ETL controller for Kubernetes
Apache License 2.0
4 stars 0 forks source link

Implement the Connections Kind #4

Closed Blokje5 closed 3 years ago

Blokje5 commented 3 years ago

A Connection captures all the relevant information to connect with a data source or sink. A connection can be referenced from a DataSource and should provide all the relevant information to the Task that uses the DataSource. A proposal for a Connection kind could be the following:

apiversion: t.b.d.
kind: Connection
metadata:
  name: MySQLConnection
spec:
  url: localhost:3306
  protocol: MySQL
  credentials:
    - username:
        value:
    - password:
        valueFrom:
          secretKeyRef:
          # ...
    - host:
        valueFrom:
          configMapKeyRef:
          # ...
    # ...
status:

Credentials from Secret:

apiversion: t.b.d.
kind: Connection
metadata:
  name: MySQLConnection
spec:
  url: localhost:3306
  protocol: MySQL
  credentials:
    fromSecret: ...
status:

(See the design docs for further info)

To implement this we need to set up the following:

Mostly the Connections will serve as metadata to be injected into Pipelines. However, we can add additional features such as Health checks. But this won't be in scope for the short term.

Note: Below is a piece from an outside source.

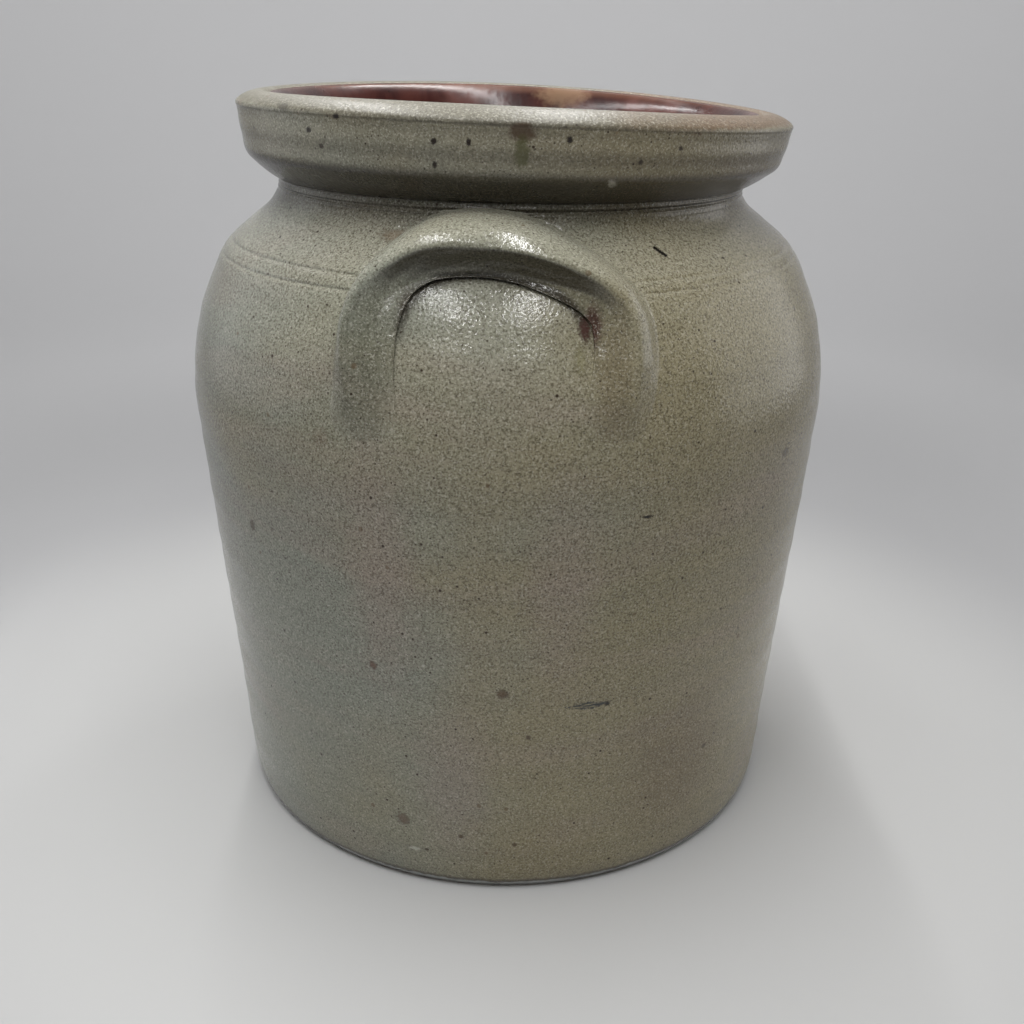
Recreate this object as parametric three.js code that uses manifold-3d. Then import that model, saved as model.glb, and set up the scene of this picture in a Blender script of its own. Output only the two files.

Blokje5 commented 3 years ago

Based on #5 the Connection was left as a generic data holder, where the ConnectionType defines the required fields and potential validations on those fields. That way KubeETL remains agnostic of a specific Connection implementation (e.g. being aware of password authentication for MySQL).

As a next step we can implement a validating webhook for connections that dynamically validates the Connection based on the ConnectionType.

Blokje5 commented 3 years ago

Closed by #6